## GIVEN INSTRUCTION
Nothing but the lines from the one containing "if obj.type not" through the last line should be written out, please, exactly as they stand.

## SOURCE DATA

******************************

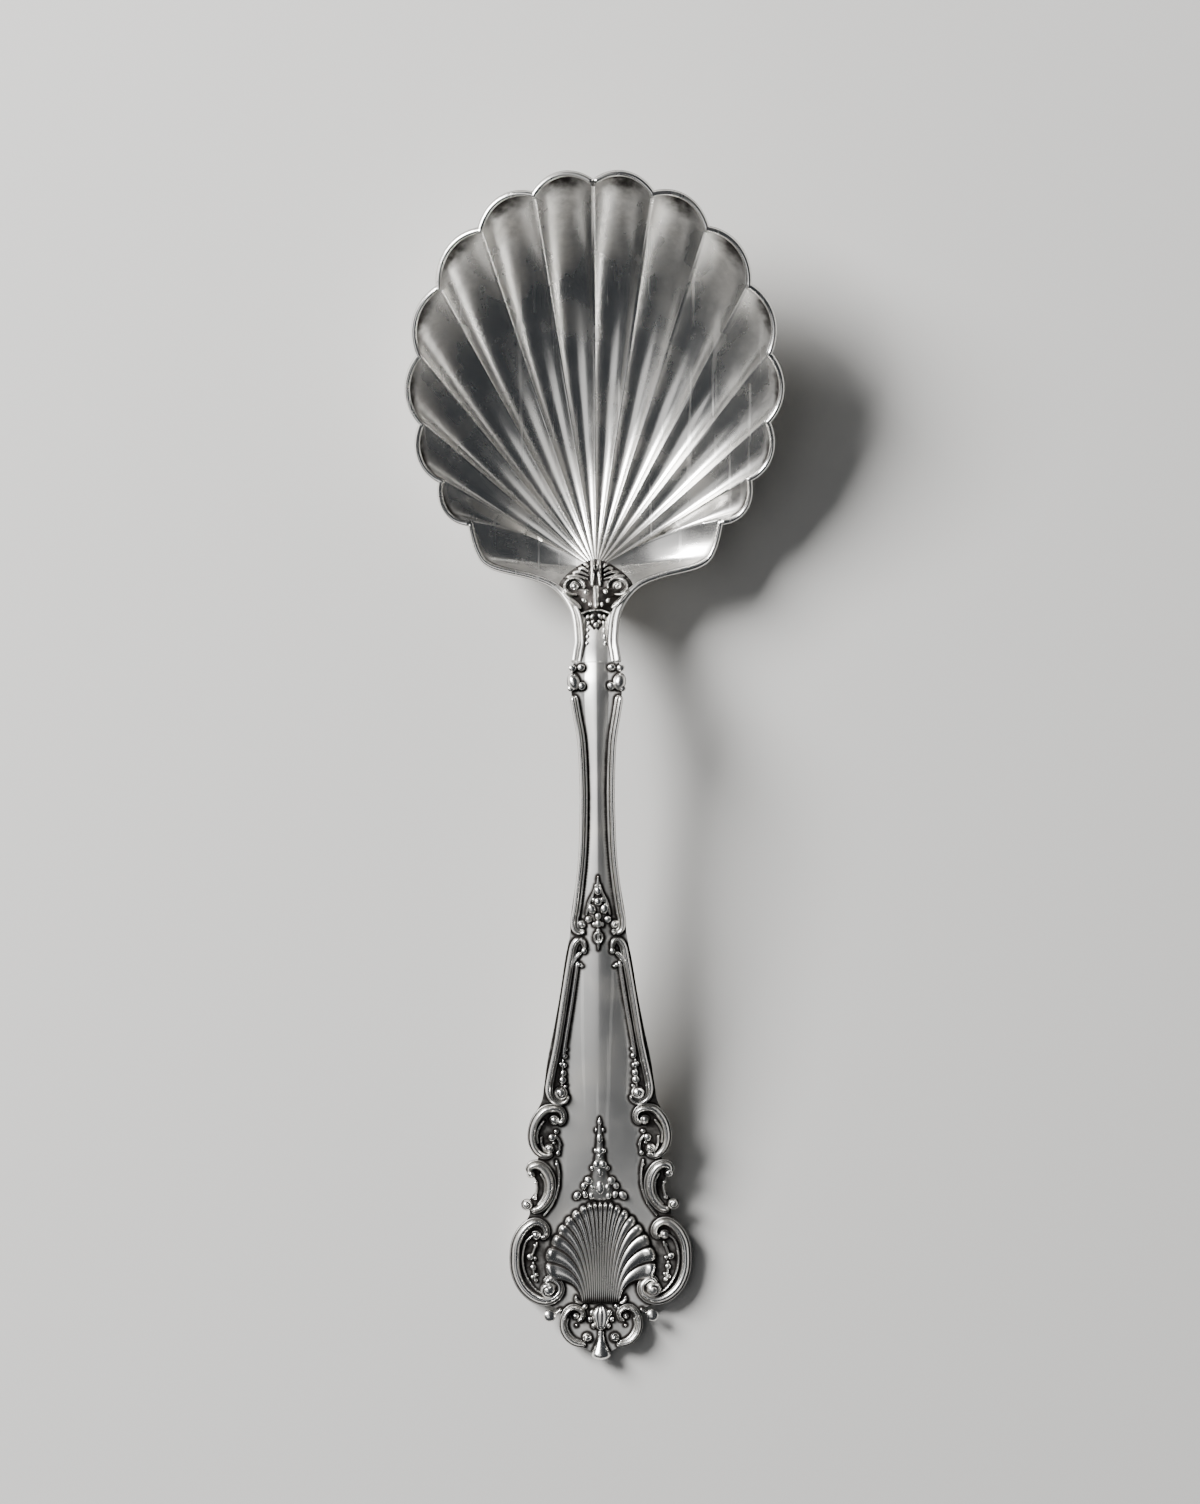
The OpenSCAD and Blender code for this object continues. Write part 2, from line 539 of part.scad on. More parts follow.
module turned_scroll(side) {
    color("gainsboro") on_side(side)
        scroll([half_w * 0.485, place(0.8075)], [turned_w, turned_l], turned_band_shares,
            turned_ball_shares, scroll_h);
}
end_band_shares = [
    [0.46, 0.61, 0.056], [0.33, 0.66, 0.065], [0.29, 0.78, 0.076], [0.39, 0.88, 0.085], [0.58, 0.92, 0.094],
    [0.76, 0.84, 0.1], [0.88, 0.67, 0.1], [0.9, 0.48, 0.1], [0.82, 0.3, 0.097], [0.64, 0.15, 0.094],
    [0.41, 0.08, 0.088], [0.2, 0.09, 0.079]];
end_ball_shares = [[0.51, 0.71, 0.1], [0.16, 0.23, 0.141]];
module end_scroll(side) {
    color("gainsboro") on_side(side)
        scroll([half_w * 0.094, place(0.9835)], [end_w, end_l], end_band_shares,
            end_ball_shares, scroll_h);
}

// Shell: curved ribs that fan out from a narrow base to a lobed edge
shell_base_share = 0.924;
shell_samples = 4;
shell_rows = 6;
module end_shell() {
    base_y = place(shell_base_share);
    base_half = shell_half * 0.34;
    cols = shell_ribs * shell_samples;
    // Edge of the fan: share of the half width and of the length, by side share
    edge_shares = [[0, 0, 1], [0.25, 0.24, 0.985], [0.5, 0.56, 0.86], [0.72, 0.82, 0.66], [0.88, 0.985, 0.43],
        [1, 0.93, 0.22]];
    function lobe(c) = abs(sin(180 * c / shell_samples));
    function fan_pt(c, t) =
        let (
            q = 2 * c / cols - 1,
            s = abs(q),
            end = [shell_half * smooth(edge_shares, s), shell_l * smooth(edge_shares, s, 2)] * (1 + 0.035 * lobe(c)),
            start = [base_half * s, 0],
            bend = [base_half * s * 1.15, mix(end.y, end.y + shell_l * 0.12, s * s) * 0.75],
            p = start * (1 - t) * (1 - t) + bend * 2 * t * (1 - t) + end * t * t
        )
        [sign(q) * p.x, base_y + p.y];
    function rib_z(c, t) =
        let (q = 2 * c / cols - 1)
        shell_h * (0.25 + 0.75 * sin(180 * clamp(0.12 + 0.7 * t))) * (1 - 0.35 * q * q)
        + shell_h * 0.32 * (lobe(c) - 0.6) * (0.35 + 0.65 * t);
    low_rows = shell_rows / 2;
    n = cols + 1;
    top = [for (j = [0 : shell_rows]) for (c = [0 : cols])
        let (p = fan_pt(c, j / shell_rows)) [p.x, p.y, face_z(p.x, p.y) + solder + rib_z(c, j / shell_rows)]];
    low = [for (j = [0 : low_rows]) for (c = [0 : cols])
        let (p = fan_pt(c, j / low_rows)) [p.x, p.y, face_z(p.x, p.y) + solder]];
    k = len(top);
    function grid(start, rows, up) = [
        for (j = [0 : rows - 1]) for (c = [0 : cols - 1])
            let (a = start + j * n + c, q = [a, a + n, a + n + 1, a + 1])
            each up ? [[q[0], q[1], q[2]], [q[0], q[2], q[3]]] : [[q[0], q[2], q[1]], [q[0], q[3], q[2]]]];
    // Front and back walls from one row of points up to another, and a closed side of the fan
    function wall(a, b, step) = [
        for (c = [0 : cols - 1]) each [[a + c, a + c + step, b + c + step], [a + c, b + c + step, b + c]]];
    function side(c, flipped) = [
        for (j = [0 : low_rows - 1])
            let (a = k + j * n + c, b = 2 * j * n + c)
            each [for (f = [[a, b + n, b], [a, a + n, b + n], [a + n, b + 2 * n, b + n]])
                flipped ? [f[0], f[2], f[1]] : f]];
    color("gainsboro")
        polyhedron(
            points = concat(top, low),
            faces = concat(
                grid(0, shell_rows, true),
                grid(k, low_rows, false),
                wall(0, k, 1),
                wall(k + low_rows * n, shell_rows * n, 1),
                side(0, false),
                side(cols, true)));
}

// Buds in a pointed spray above the shell
bud_shares = [
    [0, 0.664, 0.315], [0, 0.69, 0.525], [0, 0.7065, 0.525], [0.055, 0.7225, 0.525], [-0.055, 0.7225, 0.525],
    [0.13, 0.7425, 0.59], [-0.13, 0.7425, 0.59], [0, 0.751, 0.59], [0.22, 0.762, 0.59], [-0.22, 0.762, 0.59]];
spray_shares = [[0.655, 0.008], [0.68, 0.03], [0.71, 0.07], [0.73, 0.13], [0.75, 0.2], [0.763, 0.26]];
module leaf_spray() {
    color("gainsboro") {
        for (q = bud_shares) bead(q.x * half_w, place(q.y), q.z * rail_w);
        middle_leaf(spray_shares, rail_h * 0.5, 6, 3);
    }
}

// Ball on a short stem beside the end scroll
module side_bead(side) {
    ball = [half_w * 0.57, place(0.941)];
    root = [half_w * 0.44, place(0.9305)];
    color("gainsboro") on_side(side) {
        bead(ball.x, ball.y, bead_r);
        bar([for (s = [0, 0.5, 1])
            [mix(root.x, ball.x - bead_r * 0.3, s), mix(root.y, ball.y + bead_r * 0.2, s), rail_w * 0.25, bead_r * 0.55]]);
    }
}

collar_shares = [[0.933, 0.03], [0.938, 0.09], [0.948, 0.11], [0.955, 0.07], [0.96, 0.03]];
module end_collar() {
    color("gainsboro") middle_leaf(collar_shares, scroll_h, 8);
}

// Pear-shaped drop at the end
drop_shares = [
    [0.9615, 0.03], [0.97, 0.05], [0.978, 0.08], [0.985, 0.11], [0.992, 0.1], [0.997, 0.06], [1, 0.02]];
module end_drop() {
    color("gainsboro")
        bar([for (q = drop_shares)
            [0, place(q[0]), q[1] * half_w, scroll_h * mix(0.6, 1, q[1] / drop_shares[3][1])]], 8);
}

bowl();
rim_thread("right");  // rim_thread_right
rim_thread("left");  // rim_thread_left
bowl_leaf();
handle_plate();
neck_knot("right");  // neck_knot_right
neck_knot("left");  // neck_knot_left
upper_rail("right");  // upper_rail_right
upper_rail("left");  // upper_rail_left
bead_drop();
lower_rail("right");  // lower_rail_right
lower_rail("left");  // lower_rail_left
inner_thread("right");  // inner_thread_right
inner_thread("left");  // inner_thread_left
small_scroll("right");  // small_scroll_right
small_scroll("left");  // small_scroll_left
turned_scroll("right");  // turned_scroll_right
turned_scroll("left");  // turned_scroll_left
large_scroll("right");  // large_scroll_right
large_scroll("left");  // large_scroll_left
leaf_spray();
end_shell();
side_bead("right");  // side_bead_right
side_bead("left");  // side_bead_left
end_scroll("right");  // end_scroll_right
end_scroll("left");  // end_scroll_left
end_collar();
end_drop();
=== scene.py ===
"""Looks of the sugar spoon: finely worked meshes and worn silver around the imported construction.

Lengths in the classes below are in millimetres. X runs across the spoon, Y toward the tip of
the bowl and Z up, with the origin on the table under the middle of the spoon.
"""

import logging
import math
from collections.abc import Callable, Sequence
from dataclasses import dataclass, field
from enum import Enum

import bmesh
import bpy
import numpy as np
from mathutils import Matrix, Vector
from mathutils.bvhtree import BVHTree
from mathutils.kdtree import KDTree

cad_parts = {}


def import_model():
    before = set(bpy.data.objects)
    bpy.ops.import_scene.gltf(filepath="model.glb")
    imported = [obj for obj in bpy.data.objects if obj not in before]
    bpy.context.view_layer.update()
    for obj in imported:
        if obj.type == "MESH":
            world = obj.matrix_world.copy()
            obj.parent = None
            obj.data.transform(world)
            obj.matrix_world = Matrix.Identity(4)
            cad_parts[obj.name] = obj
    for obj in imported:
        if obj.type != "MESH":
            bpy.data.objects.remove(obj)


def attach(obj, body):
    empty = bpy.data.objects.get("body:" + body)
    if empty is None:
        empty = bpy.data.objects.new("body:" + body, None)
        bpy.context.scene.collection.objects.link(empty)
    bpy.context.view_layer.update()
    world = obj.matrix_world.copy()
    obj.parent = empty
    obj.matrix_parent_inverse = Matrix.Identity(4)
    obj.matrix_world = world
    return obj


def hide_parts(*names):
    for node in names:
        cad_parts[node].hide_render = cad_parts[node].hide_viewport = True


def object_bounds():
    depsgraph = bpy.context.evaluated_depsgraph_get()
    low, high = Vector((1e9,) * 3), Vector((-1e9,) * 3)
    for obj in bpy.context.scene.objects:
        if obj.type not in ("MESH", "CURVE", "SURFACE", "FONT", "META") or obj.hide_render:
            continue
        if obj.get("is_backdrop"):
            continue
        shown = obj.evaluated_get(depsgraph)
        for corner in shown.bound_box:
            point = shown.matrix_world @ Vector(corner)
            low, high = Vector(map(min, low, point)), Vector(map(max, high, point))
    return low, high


LOG = logging.getLogger("sugar_spoon")
MM = 0.001
# Scale and axis of the photograph that the ornament was traced from
TRACE_MM = 0.128
TRACE_AXIS_X = 595.5
TRACE_ZERO_Y = 763.5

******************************

## ANSWER BELOW
        if obj.type not in ("MESH", "CURVE", "SURFACE", "FONT", "META") or obj.hide_render:
            continue
        if obj.get("is_backdrop"):
            continue
        shown = obj.evaluated_get(depsgraph)
        for corner in shown.bound_box:
            point = shown.matrix_world @ Vector(corner)
            low, high = Vector(map(min, low, point)), Vector(map(max, high, point))
    return low, high


LOG = logging.getLogger("sugar_spoon")
MM = 0.001
# Scale and axis of the photograph that the ornament was traced from
TRACE_MM = 0.128
TRACE_AXIS_X = 595.5
TRACE_ZERO_Y = 763.5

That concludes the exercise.